Mais ces deux chiffres recoupent des réalités diverses. L’opposition peut se targuer d’avoir le soutien d’une partie de la population, mais il ne s’agit sûrement pas du peuple « populaire ». Principalement, ce sont des classes moyennes, aisées, jusqu’à l’oligarchie locale, tandis que le chavisme s’appuie sur des classes plus populaires, voire pauvres. En fait, le conflit politique qui se joue aujourd’hui cache une sorte de lutte de classe.
L’opposition a donc un appui populaire en termes de population ; mais pas dans les classes populaires. C’est d’ailleurs un de ses échecs de toujours : ne pas avoir réussi à fédérer les classes les plus défavorisées autour de son projet.

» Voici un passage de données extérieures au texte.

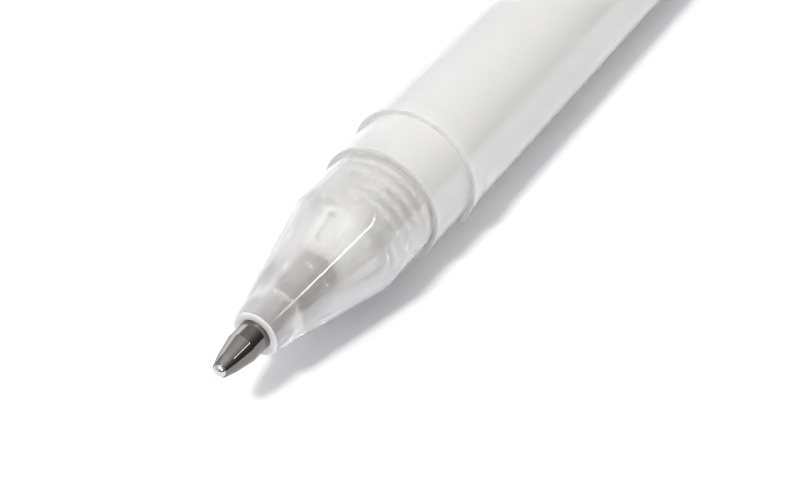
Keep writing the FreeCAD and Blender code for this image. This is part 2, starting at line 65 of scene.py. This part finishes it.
THREAD_STEP, GROOVE_FROM = 0.05, 0.7
LIP_AT, LIP_RADIUS, WAIST_AT, WAIST_RADIUS = 0.34, 0.56, 1.17, 0.83
# The first name on the next line is the station where the point's painted shade starts.
PAINTED_SHADE_AT, INK_WAY, STEM_MOUTH, SPIGOT_LEAD, FACE_DEPTH = 4.50, 0.24, 0.42, 0.12, 0.1
SHANK_AT, SHANK_RADIUS, STOP_AT, STOP_RADIUS, STOP_END = 2.75, 1.15, 8.60, 1.62, 11.70
STEM_END, STEM_RADIUS, BALL_RADIUS, SOCKET_RADIUS = 15.30, 0.98, 0.50, 0.515
HOLDER_NOSE_RADIUS, HOLDER_FULL_AT, TUBE_RADIUS = 2.00, 14.60, 2.70
RIB_GAP, RIB_REACH, THREAD_GAP, EDGE, TINY = 0.12, 3.39, 0.10, 0.06, 0.01

# Faces meeting at more than this many degrees keep a crisp edge, and a face
# whose normal is this much along the axis counts as an end face.
CRISP_DEGREES, END_FACE = 32, 0.9

# Each finer piece's material slots, in the order that dress() fills them.
OUTSIDE, INSIDE = 0, 1
# On the nose, the face slot holds a painted lighter ring and the white slot painted glints.
NOSE_FACE, NOSE_PAINTED_GLINT, NOSE_CLEAR = 2, 3, 4
# On the barrel, the collar slot holds painted shade, the crest slot a painted highlight and the
# root slot painted shade.
COLLAR, CREST, ROOT = 2, 3, 4

# Materials: scales are per metre and reliefs in millimetres.
PLASTIC_IOR = 1.49
FLOW_SCALE, FLOW_RELIEF, GRAIN_SCALE = 260.0, 0.006, 1400.0
RING_SCALE, RING_RELIEF, METAL_GRAIN_SCALE = 500.0, 0.0006, 3000.0

# The room: the direction of its bright side, where that brightness starts and
# is full, and the white that the camera sees behind the floor.
FAR_SIDE, SWEEP_FROM, SWEEP_TO, BACKDROP = (-0.35, 0.94, 0.0), -0.1, 0.6, 1.05
FLOOR_HALF = 0.35

# The camera: lens and sensor in millimetres, angles in degrees, and its place
# in millimetres from the middle of the nose's face.
LENS, SENSOR_WIDTH = 83.4, 36.0
CAMERA_AZIMUTH, CAMERA_ELEVATION = -58.94, 40.55
CAMERA_FROM_FACE = (-71.06, -53.90, 83.17)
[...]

Quel est désormais l’avenir de l’opposition, alors que le gouvernement crie victoire depuis les résultats de dimanche ? Fallait-il s’y attendre, l’opposition ayant appelé au boycott de cette élection ?

Le fait que l’opposition ait appelé au boycott constituait un choix stratégique, mais aussi un risque. Elle a en effet laissé les mains libres au gouvernement, et la forte participation à l’élection a affaibli le discours des opposants. Alors qu’elle n’a eu de cesse de dire que le chavisme ne représentait plus rien dans ce pays, ces résultats viennent la contredire. Si nous ne disposons pas de chiffres précis sur la participation, tous les observateurs s’accordent à dire qu’elle était importante. C’est une victoire pour Maduro, qui n’en était pas assuré.

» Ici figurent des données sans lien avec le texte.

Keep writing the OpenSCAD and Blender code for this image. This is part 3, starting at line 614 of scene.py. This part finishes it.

Finalement, du côté de l’opposition comme de celui du gouvernement, le choix du boycott et la manière de maintenir cette constituante correspondent à une même logique de renforcement de leur propre légitimité. Ces stratégies ne risquent pas de régler la crise à brève échéance. Au contraire, il y a un vrai risque de se diriger vers l’instauration d’un système à double légitimité, chacun s’enfermant dans son propre mouvement. L’opposition, en nommant un gouvernement d’union nationale, mais également des juges pour faire contrepoids à la Cour suprême, participe de cette logique en constituant des institutions parallèles.
Désormais, soit on en reste là, et la vie politique reprend son cours, soit le « gouvernement d’union nationale » songe à prendre unilatéralement des pouvoirs législatifs et exécutifs. L’étape suivante serait alors la recherche d’une reconnaissance internationale, à chercher du côté des Etats qui n’ont pas reconnu les résultats de dimanche, aux premiers rangs desquels les Etats-Unis, l’Argentine et le Pérou. Cette stratégie est possible. C’est une hypothèse, mais le cas échéant, elle serait lourde de conséquences pour la cohésion de la société vénézuélienne.